On the other hand, under the repealed Order XLV, currently Order 46 of the Civil Procedure Rules, there is no provision for severing an award. The court can only either adopt the award or set the entire award aside. Upon setting aside such an award, the court can only, subject to the agreement of the parties remit the matter to another arbitrator, or proceed to hear the matter in Court. It cannot enter judgment automatically upon setting aside of the award.

11. From the foregoing, it is evident that, in our view, the learned Judge was right in his finding that the preliminary objection raised pure points of law, and it therefore met the threshold of preliminary objections as set out in the Mukhisa Biscuits case. The preliminary objection was therefore properly taken. The two points touched on the jurisdiction of the Court, which we emphasise is a point of law. Having upheld the preliminary objection, the Court was bereft of jurisdiction to consider and determine any other issues raised in the matter.

As held by this Court in the celebrated case of The Owners of the Motor VesselLilian ‘S’ v.
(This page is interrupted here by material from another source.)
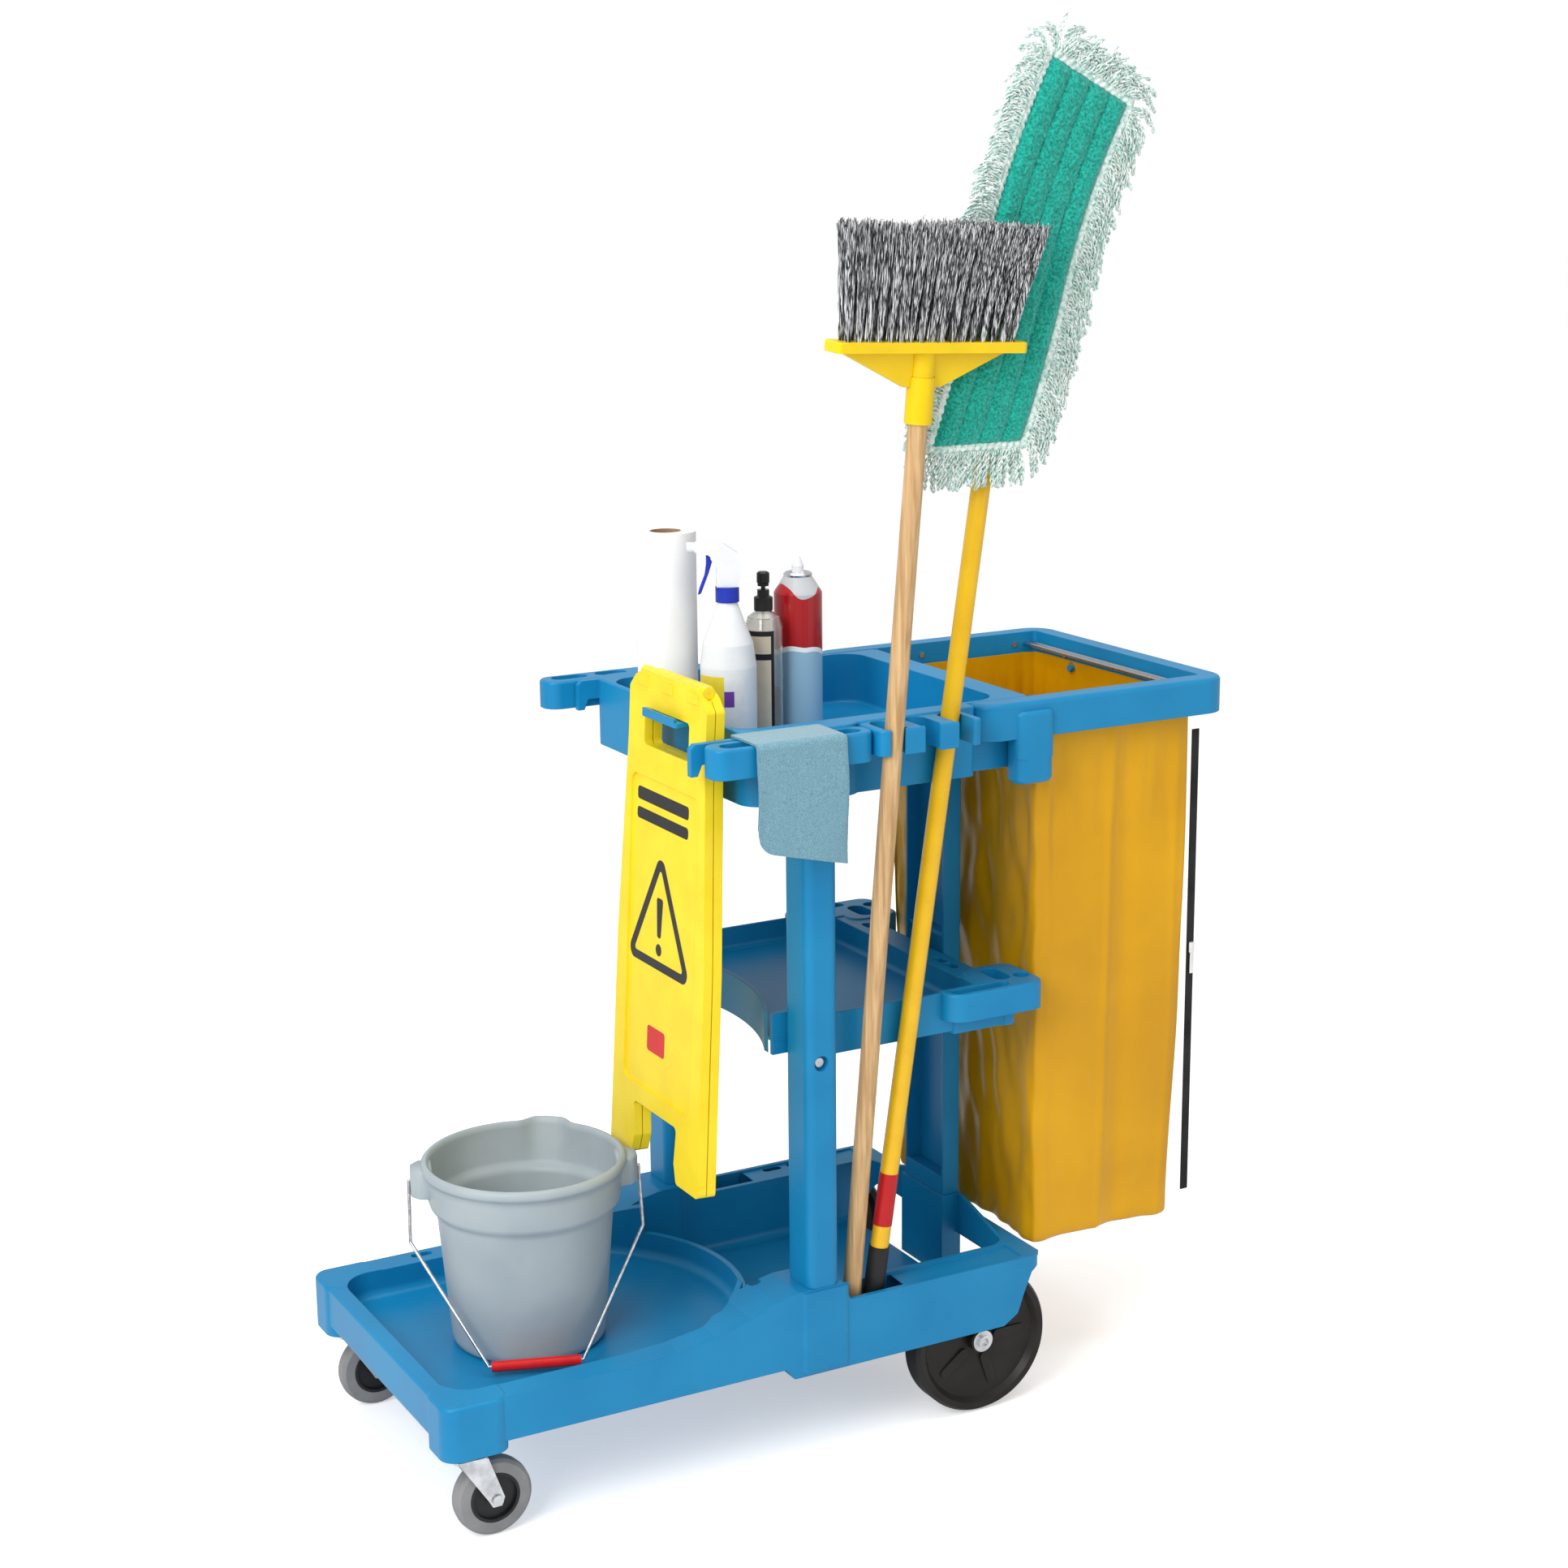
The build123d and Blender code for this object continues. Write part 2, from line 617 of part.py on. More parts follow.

Caltex Kenya Limited[1989] KLR 1

“Jurisdiction is everything. Without it, a court has no power to make one more step. Where a court has no jurisdiction, there would be no basis for a continuation of proceedings pending other evidence. A court of law downs tools in respect of the matter before it the moment it holds the opinion that it is without jurisdiction.”

Having downed its tools, the court could not therefore delve into issues of limitation of time, or any other. We are satisfied that the learned Judge did not misdirect himself on this matter, and his decision was fully anchored on the law. In conclusion therefore, we find this appeal lacking merit and dismiss it with costs to the respondents.

Dated and delivered at Nairobi this 1stday of July, 2016.

ALNASHIR VISRAM

……………..…………..…..

JUDGE OF APPEAL

W. KARANJA

……………..…………..…..

JUDGE OF APPEAL

P. M. MWILU

………………..…..………..

JUDGE OF APPEAL

I certify that this is a true copy of the original.